LONDON — The biggest donor to Britain’s governing Conservative Party told colleagues that looking at the country’s longest-serving Black lawmaker made him “want to hate all Black women,” and that she “should be shot,” the Guardian newspaper reported.
Frank Hester has given 10 million pounds ($12.8 million) to Prime Minister Rishi Sunak’s party in the last year, and the publication of his comments from 2019 prompted the opposition Labour Party to urge the Conservatives to return the donation.
The Guardian quoted Hester as commenting on Diane Abbott, who became the first Black woman to be elected to parliament when she won a seat in 1987.
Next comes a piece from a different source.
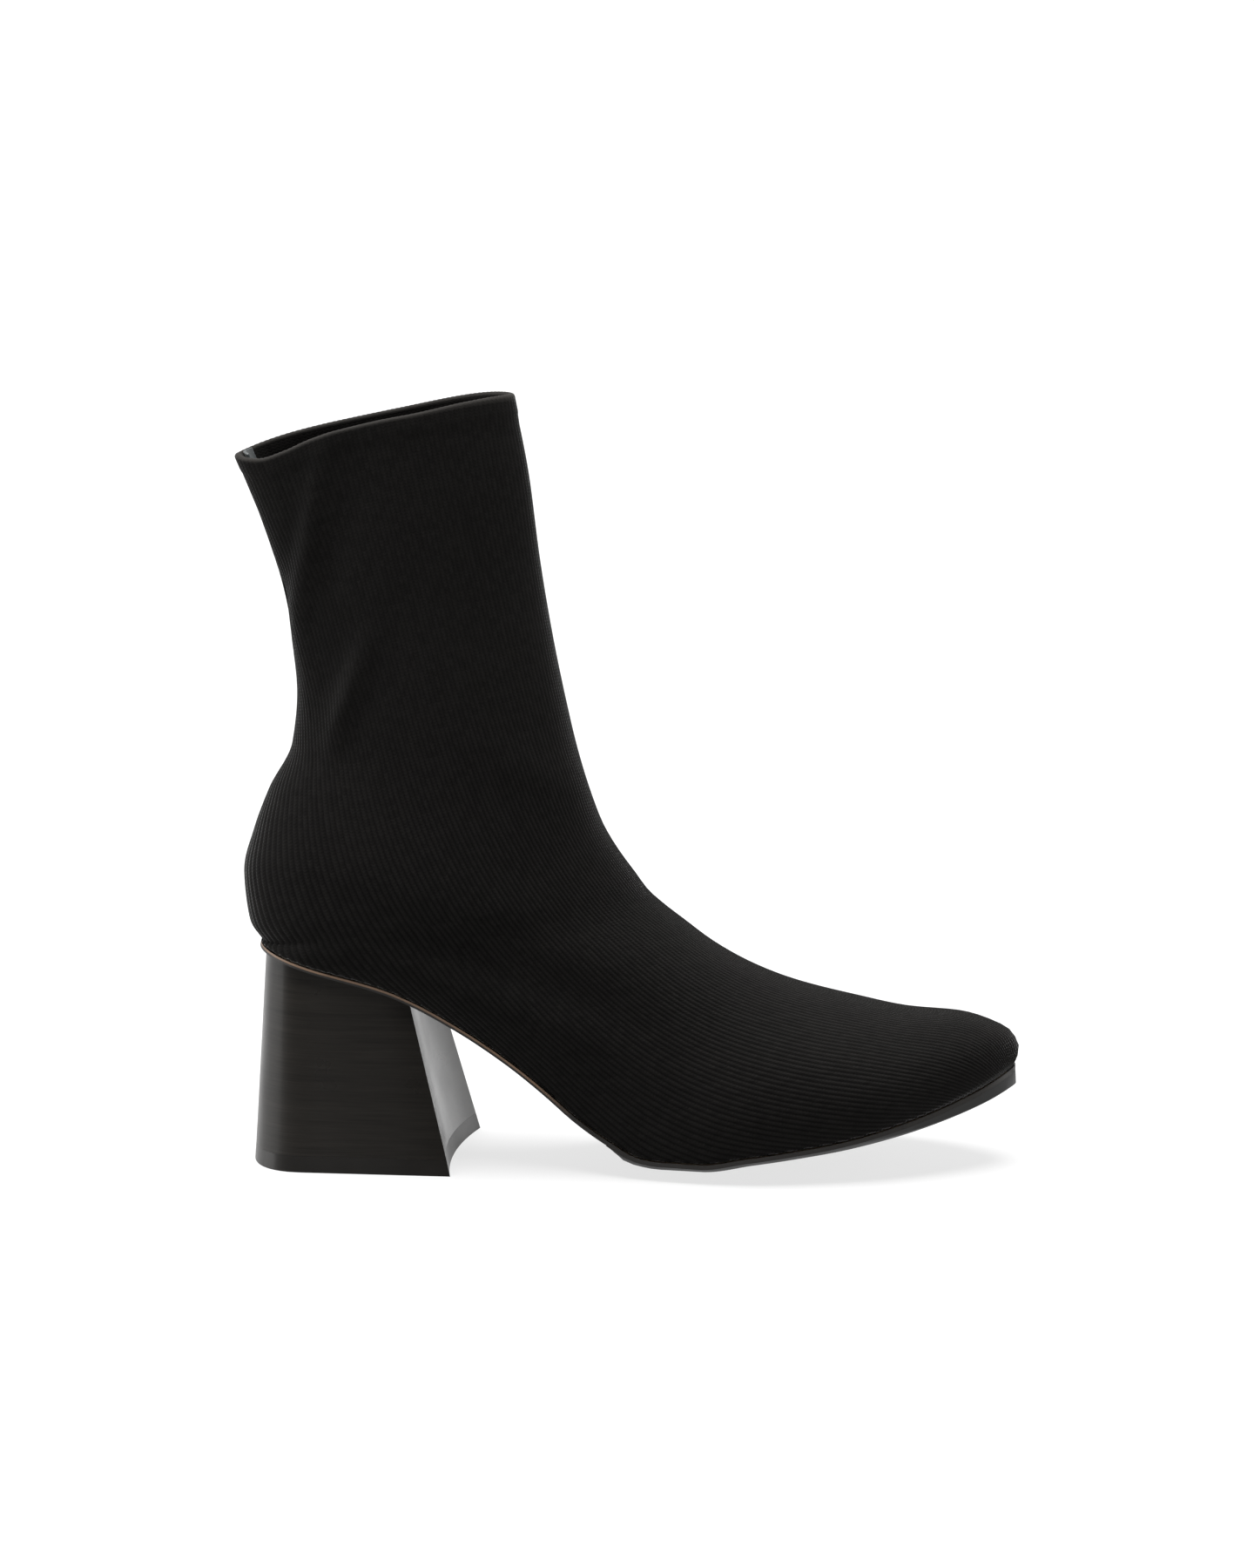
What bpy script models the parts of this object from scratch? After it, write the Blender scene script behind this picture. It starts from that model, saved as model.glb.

“It’s like trying not to be racist but you see Diane Abbott on the TV and you’re just like, I hate, you just want to hate all Black women because she’s there, and I don’t hate all Black women at all, but I think she should be shot,” he was quoted as saying.
Hester posted an online statement in response, saying: “Frank Hester accepts that he was rude about Diane Abbott in a private meeting several years ago but his criticism had nothing to do with her gender nor color of skin.”
He said he abhorred racism and had tried to apologies to Abbott.
Abbott issued a statement describing the comments as “frightening.”
“The fact that two MPs (Members of Parliament) have been murdered in recent years makes talk like this all the more alarming,” she said.
Prime Minister Rishi Sunak’s spokesperson said the “comments allegedly made by Frank Hester were racist and wrong.”
“He has now rightly apologized for the offence caused and where remorse is shown it should be accepted,” the spokesperson said.
“The prime minister is clear there is no place for racism in public life and as the first British-Asian prime minister leading one of the most ethnically diverse Cabinets in our history, the UK is living proof of that fact.”
RENEWED SCRUTINY
Hester’s comments are likely to revive scrutiny of how Conservative Party handles allegations of racism.
The party’s former deputy chairman, Lee Anderson, was suspended after he refused to apologies for saying London’s first Muslim mayor, Sadiq Khan, was under the control of Islamists.
Senior Conservative lawmakers said Anderson’s comments were wrong but declined to say why, or whether they were Islamophobic.
Prior to the statement by Sunak’s spokesperson, Graham Stuart, another minister in Sunak’s government, was asked by reporters about Hester’s comments on Tuesday morning. He said they were unacceptable but refused to call them racist, telling Times Radio he did not like to “sit in judgment.”
He said the party noted that Hester had said the comments made “half a decade ago” were not racist, and he told Sky News the party could not “cancel” people based on previous remarks.
Anneliese Dodds, chair of the Labour Party, said it was vital the party returns the donation.
“Rishi Sunak has claimed that ‘words matter’ and he must know that holding on to that money would suggest the Conservatives condone these disturbing comments,” she said in a statement. “Sunak must return every penny.”